The U.S. Preventive Services Task Force (USPSTF) is a group of health experts that reviews published research and makes recommendations about preventive health care.

What is the problem and what is known about it so far?

Osteoporosis is a condition in which bones become less dense and more fragile and bone fractures occur more easily. Since estrogen keeps bone dense, osteoporosis is especially common in women after menopause as estrogen levels drop. Estimates suggest that half of all postmenopausal women will suffer an osteoporosis-related fracture. Fractures can lead to substantial disability and health care expenses.

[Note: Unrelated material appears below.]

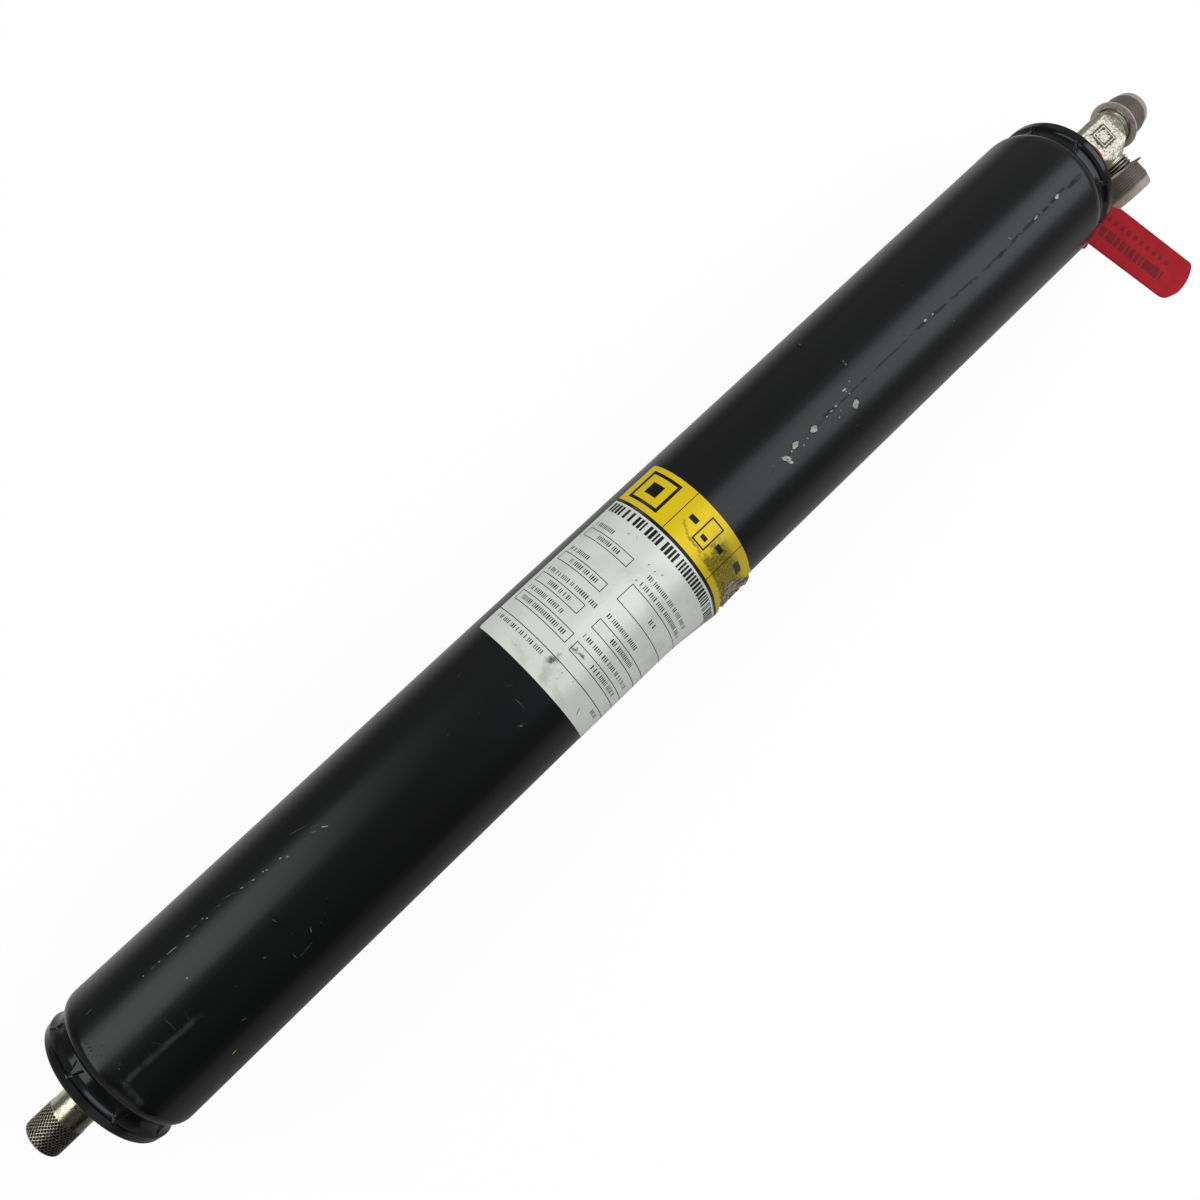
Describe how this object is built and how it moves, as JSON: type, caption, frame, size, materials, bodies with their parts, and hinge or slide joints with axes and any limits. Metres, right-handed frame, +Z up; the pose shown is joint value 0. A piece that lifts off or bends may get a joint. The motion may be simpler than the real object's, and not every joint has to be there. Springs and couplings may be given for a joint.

Two approaches can be taken to prevent fractures from osteoporosis. One is to promote measures that can prevent osteoporosis itself, such as adequate calcium and vitamin D intake, physical activity, and avoidance of tobacco and alcohol. Some drugs, such as estrogen and bisphosphonates, can also prevent osteoporosis, but they are not recommended for general use because of side effects and expense. The second approach is to screen for osteoporosis. Screening can identify women with low bone density, who are at highest risk for fracture and will benefit most from drugs that prevent fracture. Testing for osteoporosis involves measuring how dense bones are by using a special test called dual-energy x-ray absorptiometry (DEXA). Newer tests involve the use of other x-ray techniques and ultrasonography, but these tests have been studied less well.

How did the USPSTF develop these recommendations?

The USPSTF reviewed published English-language research to measure the benefits and harms of screening for osteoporosis.

What did the authors find?

The authors found no studies that specifically looked at the effectiveness of screening for osteoporosis, so they considered information about the frequency of osteoporosis, the accuracy of the screening tests, and the effectiveness of treatments for osteoporosis. The authors found strong evidence that older age, weight under 70 kg (154 pounds), and not taking estrogen were risk factors for osteoporosis and related fractures. They found less strong evidence for the following risk factors: smoking, weight loss, family history of osteoporosis, low physical activity, high alcohol or caffeine intake, and low vitamin D and calcium intake. Surveys designed to screen for osteoporosis were moderately useful. Bone density measurement using DEXA is the best available test to identify women who are at risk for an osteoporosis-related fracture. Several available medications reduce the risk for fracture in women with low bone density, but evidence is currently strongest for bisphosphonates.

What does the USPSTF suggest that patients do?

All women 65 years of age and older should be screened for osteoporosis by getting a bone density test. Women who have risk factors for osteoporosis should begin screening when they are 60 years of age. The screening test that has the most research to support it is DEXA obtained at the hip. It is unclear how frequently screening should occur. Screening more often than every 2 years is not likely to be helpful, and even longer intervals, such as 5 years, are probably adequate for women with normal bone density. Women with low bone density should receive treatment to prevent further decline in bone density and osteoporosis-related fractures.

What are the cautions related to these recommendations?

The USPSTF may revise these recommendations as new information becomes available about osteoporosis risk factors, screening tests, and treatments.